Красные отбили первые хаты на северо-западе. Мы видели, как их танки гнали наших раненых, валили и давили их своими гусеницами.

* * *

Наше положение было не лучше. Большевики занимали теперь дымящиеся остатки нашей первой избы и прекрасно могли укрыться для стрельбы. С северо-запада они обстреливали нас из многочисленных пулеметов максим. Между ними и нами находился один сквозной ангар: кирпичи и черепица двойного ряда и коньковая черепица, разнесенные стрельбой, валялись как разбросанная колода карт.

Наши солдаты падали, пораженные разрывными пулями, оставлявшими ужасные раны. Один из моих товарищей рухнул, пробитый почти насквозь: его голова была как один погребальный обруч; глаза, нос, щеки, рот исчезли, сметенные разрывом. Красные были не только перед нами. Они не только занимали дома на нашем левом фланге, но и достигли наших бывших позиций в снегу на восточном гребне. Оттуда они всей массой обрушились на деревню.

Наши солдаты зацепились за свою территорию малыми исключительно активными группами, и их нелегко было выбить.

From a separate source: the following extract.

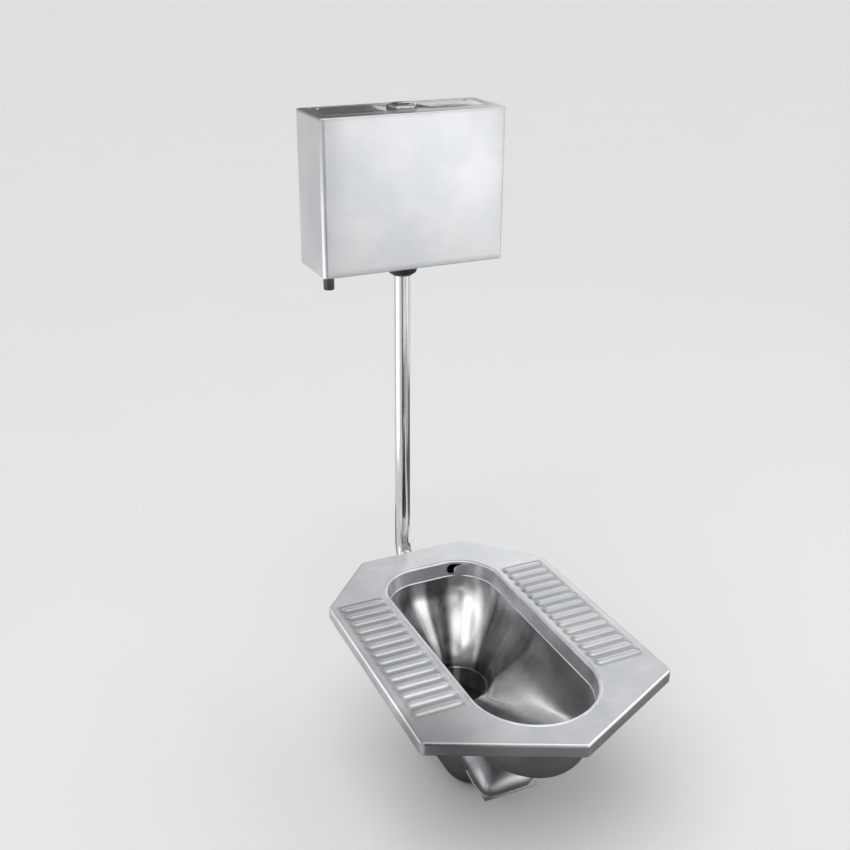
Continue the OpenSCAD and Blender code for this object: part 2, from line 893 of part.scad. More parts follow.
// A half-round key with its rod, for the right-hand side.
module key() {
    rod_low = rocker_z + boss_r + rod_gap - tank_h;
    intersection() {
        rotate_extrude($fn = 96)
            polygon([[0, cap_low], [key_r, cap_low], [key_r, cap_top - 2.2], [key_r - 0.9, cap_top - 0.8],
                [key_r - 3, cap_top], [0, cap_top]]);
        translate([key_gap / 2, -key_r - 1, cap_low - 1])
            cube([key_r + 2, 2 * key_r + 2, cap_top - cap_low + 2]);
    }
    translate([rod_x, rod_y, rod_low])
        cylinder(r = rod_r, h = cap_low - rod_low + 1, $fn = 24);
}

module full_key() {
    color(steel)
    on_lid()
        key();
}

module half_key() {
    color(steel)
    on_lid()
        rotate([0, 0, 180])
            key();
}

// A coil round the rod, skinned over small hexagons.
module key_spring() {
    turns = 5;
    coil = rod_r + 0.9;
    pitch = (cap_low - web_top - 1) / turns;
    translate([rod_x, rod_y, web_top + 0.5])
        skin([for (a = [0 : 30 : 360 * turns])
            [for (b = [0 : 60 : 300])
                let (r = coil + 0.42 * cos(b))
                [r * cos(a), r * sin(a), pitch * a / 360 - 0.42 * sin(b)]]]);
}

module full_spring() {
    color(steel)
    on_lid()
        key_spring();
}

module half_spring() {
    color(steel)
    on_lid()
        rotate([0, 0, 180])
            key_spring();
}

// ---- flush valve -------------------------------------------------------

washer_t = 4;
base_z = tank_t + washer_t;                 // underside of the valve's flange
flange_t = 5;
seat_z = base_z + flange_t + 4;             // the seat's edge
bore_r = 17;
seat_r = 24;
cage_r = 33;
rocker_t = 4;
pin_r = 1.5;

module valve_washer() {
    color(black)
    in_tank()
        translate([0, 0, tank_t])
            difference() {
                cylinder(r = 32, h = washer_t);
                translate([0, 0, -1])
                    cylinder(r = shank_r + fit_gap, h = washer_t + 2);
            }
}

module valve_base() {
    color(white)
    in_tank()
        rotate_extrude($fn = 96)
            polygon([[bore_r, -14], [shank_r, -14], [shank_r, base_z], [cage_r + 1, base_z],
                [cage_r + 1, base_z + flange_t], [seat_r + 2, base_z + flange_t],
                [seat_r, seat_z], [bore_r + 2, seat_z], [bore_r, seat_z - 3]]);
}

module valve_cage() {
    low = base_z + flange_t;
    inner = cage_r - 6;
    color(white)
    in_tank() {
        for (z = [low, cage_h - 4])
            translate([0, 0, z])
                difference() {
                    cylinder(r = cage_r, h = 4);
                    translate([0, 0, -1])
                        cylinder(r = inner, h = 6);
                }
        for (a = [0 : 90 : 270])
            rotate([0, 0, a])
                translate([inner + 0.5, -3, low + 2])
                    cube([5, 6, cage_h - low - 4]);
    }
}

// An ear that holds a rocker's pin.
module ear() {
    translate([pivot_x - 4, rod_y + rocker_t / 2 + 1, cage_h + 1])
        cube([8, 3, rocker_z - cage_h + 2.5]);
}

module valve_head() {
    color(white)
    in_tank()
        difference() {
            union() {
                translate([0, 0, cage_h])
                    cylinder(r = cage_r + 1, h = head_t);
                for (a = [0, 180])
                    rotate([0, 0, a])
                        ear();
            }
            translate([0, 0, cage_h - 1])
                cylinder(r = over_r + pin_gap, h = head_t + 2);
            translate([stem_x, -rod_y, cage_h - 1])
                cylinder(r = stem_r + pin_gap, h = head_t + 2, $fn = 24);
            pin_bores(pin_r + pin_gap, 30);
        }
}

// Both rocker pins as bores of a radius.
module pin_bores(r, length) {
    for (a = [0, 180])
        rotate([0, 0, a])
            translate([pivot_x, rod_y - rocker_t / 2 - 0.2, rocker_z])
                rotate([-90, 0, 0])
                    cylinder(r = r, h = length, $fn = 24);
}

module rocker_pins() {
    color(steel)
    in_tank() {
        pin_bores(pin_r, rocker_t + 4.6);
        for (a = [0, 180])
            rotate([0, 0, a])
                translate([pivot_x, rod_y - rocker_t / 2 - 1, rocker_z])
                    rotate([-90, 0, 0])
                        cylinder(r = pin_r + 0.8, h = 0.8, $fn = 24);
    }
}

// A two-armed rocker lying along X, its longer arm to the left.
module rocker() {
    translate([pivot_x, rod_y - rocker_t / 2, rocker_z])
        rotate([-90, 0, 0])
            difference() {
                union() {
                    cylinder(r = 3.6, h = rocker_t, $fn = 32);
                    for (x = [-arm_out, arm_in])
                        translate([x, 0, 0])
                            cylinder(r = boss_r, h = rocker_t, $fn = 32);
                    translate([-arm_out, -1.2, 0])
                        cube([arm_out + arm_in, 2.4, rocker_t]);
                }
                translate([0, 0, -1])
                    cylinder(r = pin_r + pin_gap, h = rocker_t + 2, $fn = 24);
            }
}

module full_rocker() {
    color(red)
    in_tank()
        rocker();
}

module half_rocker() {
    color(red)
    in_tank()
        rotate([0, 0, 180])
            rocker();
}

tab_z = rocker_z + boss_r + rod_gap;        // underside of what the rockers lift
tip_x = arm_out - pivot_x;

module overflow_tube() {
    color(white)
    in_tank() {
        rotate_extrude()
            polygon([[over_r - 1.5, seat_z], [over_r, seat_z], [over_r, seat_z + 3],
                [seat_r - 2, seat_z + 3], [seat_r - 2, seat_z + 5], [over_r, seat_z + 8],
                [over_r, tab_z], [over_r + 1.5, tab_z], [over_r + 1.5, tab_z + 3],
                [over_r, tab_z + 3], [over_r, over_h], [over_r - 1.5, over_h]]);
        difference() {
            translate([-tip_x - 4, 0, tab_z])
                cube([8, rod_y + 3, 3]);
            translate([0, 0, tab_z - 1])
                cylinder(r = over_r - 0.5, h = 5);
        }
    }
}

module flush_seal() {
    color(black)
    in_tank()
        translate([0, 0, seat_z])
            difference() {
                cylinder(r = seat_r - 1, h = 3);
                translate([0, 0, -1])
                    cylinder(r = over_r + fit_gap, h = 5);
            }
}

stem_x = tip_x + 6;
stem_r = 2;

module half_float() {
    low = seat_z + 48;
    high = low + 34;
    r = cage_r - 7.4;
    color(red)
    in_tank() {
        difference() {
            translate([0, 0, low])
                cylinder(r = r, h = high - low);
            translate([0, 0, low - 1])
                cylinder(r = over_r + pin_gap, h = high - low + 2);
        }
        translate([stem_x, -rod_y, high - 1])
            cylinder(r = stem_r, h = tab_z - high + 2, $fn = 24);
        translate([tip_x - 4, -rod_y - 3, tab_z])
            cube([stem_x - tip_x + 6, 6, 3]);
    }
}

module nut_washer() {
    color(black)
    in_tank()
        translate([0, 0, -3])
            difference() {
                cylinder(r = nut_r, h = 3);
                translate([0, 0, -1])
                    cylinder(r = shank_r + fit_gap, h = 5);
            }
}

module flush_nut() {
    color(black)
    in_tank()
        rotate_extrude($fn = 96)
            polygon([[shank_r + fit_gap, -3], [nut_r, -3], [nut_r, -16], [nut_r - 2, -nut_drop + 6],
                [pipe_r + 4, -nut_drop], [pipe_r + fit_gap, -nut_drop], [pipe_r + fit_gap, -19],
                [shank_r + fit_gap, -19]]);
}

module pipe_seal() {
    color(black)
    in_tank()
        translate([0, 0, -18.9])
            difference() {
                cylinder(r = shank_r - 0.4, h = 4.6);
                translate([0, 0, -1])
                    cylinder(r = pipe_r + pin_gap, h = 7);
            }
}

// ---- fill valve --------------------------------------------------------

tower_r = 12;
foot_r = 17;
nut_h = 10;
tower_h = 226;
cup_low = 120;
cup_high = 160;
fill_head_r = 18;
fill_head_h = 24;
arm_z = tower_h + fill_head_h + 8;
arm_pivot = -14;                            // the arm's pivot, from the tower's axis
arm_end = arm_pivot + float_arm_len;
arm_boss = 3;
arm_gap = 1;

module at_inlet() {
    translate([-inlet_x, pipe_y, tank_z])
        children();
}

module inlet_washer() {
    color(black)
    at_inlet()
        translate([0, 0, tank_t])
            difference() {
                cylinder(r = foot_r, h = 3);
                translate([0, 0, -1])
                    cylinder(r = inlet_grip + fit_gap, h = 5);
            }
}

module inlet_nut() {
    color(black)
    at_inlet()
        translate([0, 0, -nut_h])
            difference() {
                cylinder(r = foot_r - 1, h = nut_h, $fn = 6);
                translate([0, 0, -1])
                    cylinder(r = inlet_grip + fit_gap, h = nut_h + 2);
            }
}

module fill_valve() {
    low = tank_t + 3;
    color(white)
    at_inlet()
        rotate_extrude()
            polygon([[6, -inlet_len], [inlet_r, -inlet_len], [inlet_r, -nut_h - 0.5],
                [inlet_grip, -nut_h - 0.5], [inlet_grip, low], [foot_r, low], [foot_r, low + 4],
                [tower_r, low + 6], [tower_r, tower_h], [6, tower_h]]);
}

module fill_head() {
    color(white)
    at_inlet()
        difference() {
            union() {
                translate([0, 0, tower_h])
                    cylinder(r = fill_head_r, h = fill_head_h);
                for (y = [-7.4, 4.4])
                    translate([arm_pivot - 3, y, tower_h + fill_head_h - 1])
                        cube([6, 3, arm_z - tower_h - fill_head_h + 5]);
            }
            translate([0, 0, tower_h - 1])
                cylinder(r = 6, h = fill_head_h - 6);
            arm_pin_at(pin_r + pin_gap, 20);
        }
}

module arm_pin_at(r, length) {
    translate([arm_pivot, -length / 2, arm_z])
        rotate([-90, 0, 0])
            cylinder(r = r, h = length, $fn = 24);
}

module arm_pin() {
    color(steel)
    at_inlet()
        arm_pin_at(pin_r, 16);
}

module float_arm() {
    color(white)
    at_inlet()
        difference() {
            union() {
                arm_pin_at(4, 8);
                translate([arm_pivot, -4, arm_z - 1.5])
                    cube([float_arm_len, 8, 3]);
                translate([float_arm_len, 0, 0])
                    arm_pin_at(arm_boss, 8);
            }
            arm_pin_at(pin_r + pin_gap, 20);
        }
}

module float_cup() {
    rod_top = arm_z - arm_boss - arm_gap;
    color(white)
    at_inlet() {
        difference() {
            translate([0, 0, cup_low])
                cylinder(r = float_r, h = cup_high - cup_low);
            translate([0, 0, cup_low - 1])
                cylinder(r = tower_r + pin_gap, h = cup_high - cup_low + 2);
        }
        translate([arm_end, 0, cup_high - 1])
            cylinder(r = 2.5, h = rod_top - cup_high + 1, $fn = 24);
    }
}

// ---- nodes -------------------------------------------------------------

pan_deck();
rim_neck();
bowl();
drain_tube();
water_cup();
trap_baffle();
outlet_dome();
outlet_plate();
outlet_spigot();
anchor_lugs();
flush_chest();
inlet_socket();
inlet_sleeve();
flush_pipe();
pipe_seal();
flush_nut();
nut_washer();
tank_body();
back_plate();
tank_lid();
lid_screws();
button_ring();
ring_nut();
full_key();
half_key();
full_spring();
half_spring();
valve_washer();
valve_base();
valve_cage();
valve_head();
overflow_tube();
flush_seal();
full_rocker();
half_rocker();
rocker_pins();
half_float();
inlet_washer();
inlet_nut();
fill_valve();
fill_head();
float_cup();
float_arm();
arm_pin();
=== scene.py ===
import json
from math import acos, cos, hypot, pi, radians, sin, sqrt, tan
import bmesh
import bpy
from mathutils import Matrix, Vector


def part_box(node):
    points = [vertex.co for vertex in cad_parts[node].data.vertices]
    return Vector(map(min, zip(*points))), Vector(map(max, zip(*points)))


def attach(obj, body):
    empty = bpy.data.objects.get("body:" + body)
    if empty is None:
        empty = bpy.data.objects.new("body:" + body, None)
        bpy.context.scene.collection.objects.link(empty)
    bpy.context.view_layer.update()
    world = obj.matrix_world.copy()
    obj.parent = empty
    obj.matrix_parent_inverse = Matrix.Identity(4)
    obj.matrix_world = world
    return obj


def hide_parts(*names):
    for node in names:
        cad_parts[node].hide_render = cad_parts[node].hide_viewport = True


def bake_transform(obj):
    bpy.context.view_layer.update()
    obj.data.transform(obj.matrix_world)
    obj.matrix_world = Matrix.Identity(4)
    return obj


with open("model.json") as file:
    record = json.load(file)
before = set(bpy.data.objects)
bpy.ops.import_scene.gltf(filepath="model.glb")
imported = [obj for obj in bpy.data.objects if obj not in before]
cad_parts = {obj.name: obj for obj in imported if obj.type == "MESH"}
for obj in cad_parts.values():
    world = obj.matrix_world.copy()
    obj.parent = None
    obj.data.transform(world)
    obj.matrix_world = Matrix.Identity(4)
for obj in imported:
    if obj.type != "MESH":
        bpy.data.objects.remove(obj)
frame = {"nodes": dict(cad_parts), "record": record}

mm = 0.001
scene = bpy.context.scene
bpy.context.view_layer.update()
print("frame loaded:", len(frame["nodes"]), "solids")

# ---- camera and lamps, in metres

view = {
    "place": (-0.90706, -1.58789, 1.55318),
    "yaw": 0.437399, "pitch": 0.413010, "roll": 0.00670763,
    "lens": 49.75, "sensor": 36.0,
}


def placeCamera():
    yaw, pitch, roll = view["yaw"], view["pitch"], view["roll"]
    ahead = Vector((sin(yaw) * cos(pitch), cos(yaw) * cos(pitch), -sin(pitch)))
    across = Vector((cos(yaw), -sin(yaw), 0))
    above = across.cross(ahead)
    right = cos(roll) * across + sin(roll) * above
    up = cos(roll) * above - sin(roll) * across
    data = bpy.data.cameras.new("camera")
    data.sensor_width = view["sensor"]
    data.lens = view["lens"]
    camera = bpy.data.objects.new("camera", data)
    scene.collection.objects.link(camera)
    turn = Matrix((right, up, -ahead)).transposed().to_4x4()
    camera.matrix_world = Matrix.Translation(view["place"]) @ turn
    scene.camera = camera


placeCamera()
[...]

Мы вели бой преимущественно винтовочным огнем, сберегая боеприпасы, каждым выстрелом роняя одного большевика. Эти люди шли вперед с какой-то ослиной бессознательностью. Красивое золотое солнце встало за спиной атаковавших нас. Русские, занимавшие наши укрепления во льду, представляли, таким образом, совершенную мишень. Каждая голова, рискнувшая на секунду подняться над ледяной глыбой, получала пулю. Но и у нас самих были большие потери.